To allow the project to go ahead, retailers are being asked to give up their units in the Pride Hill Centre and move into the Darwin Centre, which the council wants to see become Shrewsbury’s main retail destination.

Cllr Nutting said: “Some of the shops have already moved and we expect the Darwin Centre to be near capacity in the next few months.”

Turning to Shirehall, he said discussions with potential buyers had begun and it was most likely that the site would be sold in its current form, leaving the successful developer to make their own decisions.

Debate has raged in recent weeks over the building’s future, with the revelation that the council has applied for ‘immunity from listing’ from Historic England and a rival campaign – Save Our Shirehall (SOS) – launched to try to protect the building from possible demolition.

Cllr Nutting said: “We are talking to various people about the future of the site and at the moment I think we will sell it as is and let them decide what to do with it.
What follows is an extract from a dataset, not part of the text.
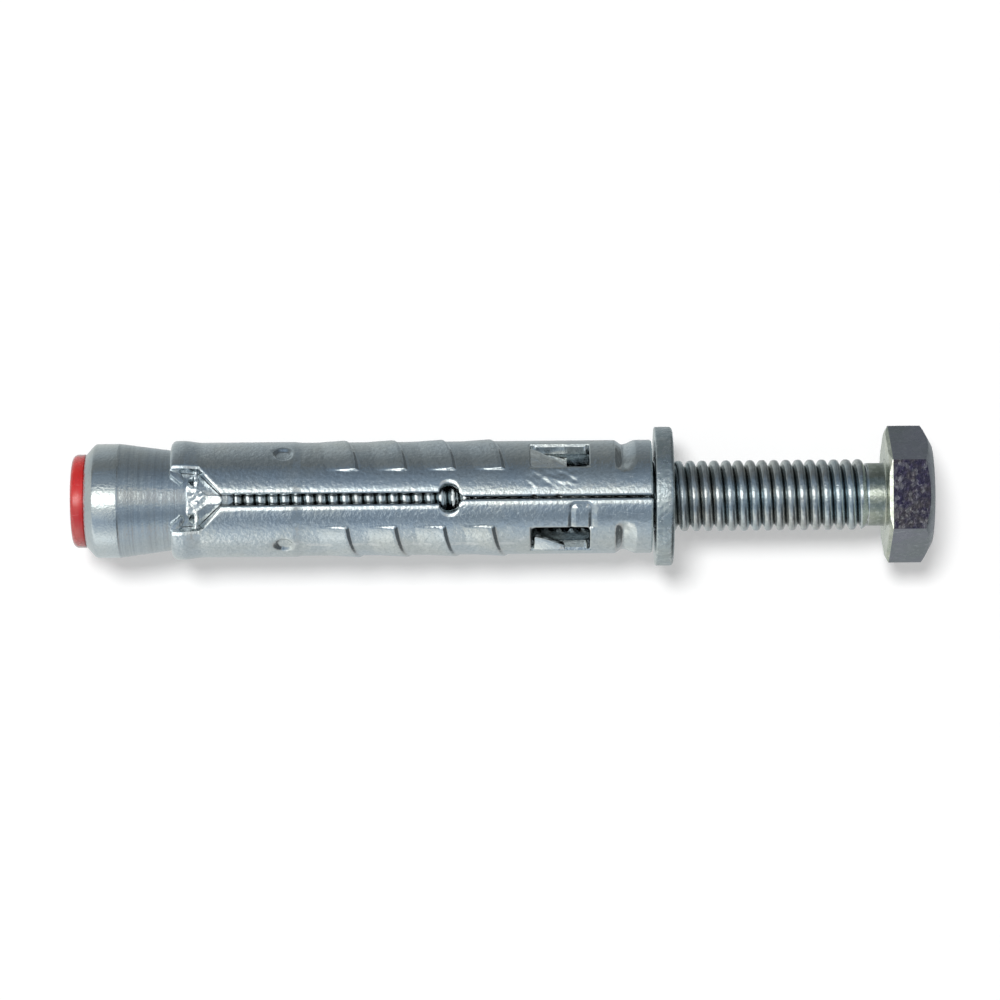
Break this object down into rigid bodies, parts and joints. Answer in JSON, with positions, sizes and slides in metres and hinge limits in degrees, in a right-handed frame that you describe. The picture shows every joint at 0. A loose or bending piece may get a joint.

“I don’t think we should try and pre-judge. It is possible, I think, to convert the building but it would be expensive – and I’m not sure I want to see it there.

“That is partly why we have asked for this exemption, so people have got freedom over what to do with it.”

He added he would prefer to see the site cleared for housing.

“A nice residential development there would work very well,” he said. “But let’s see where these discussions go and what their ideas are.”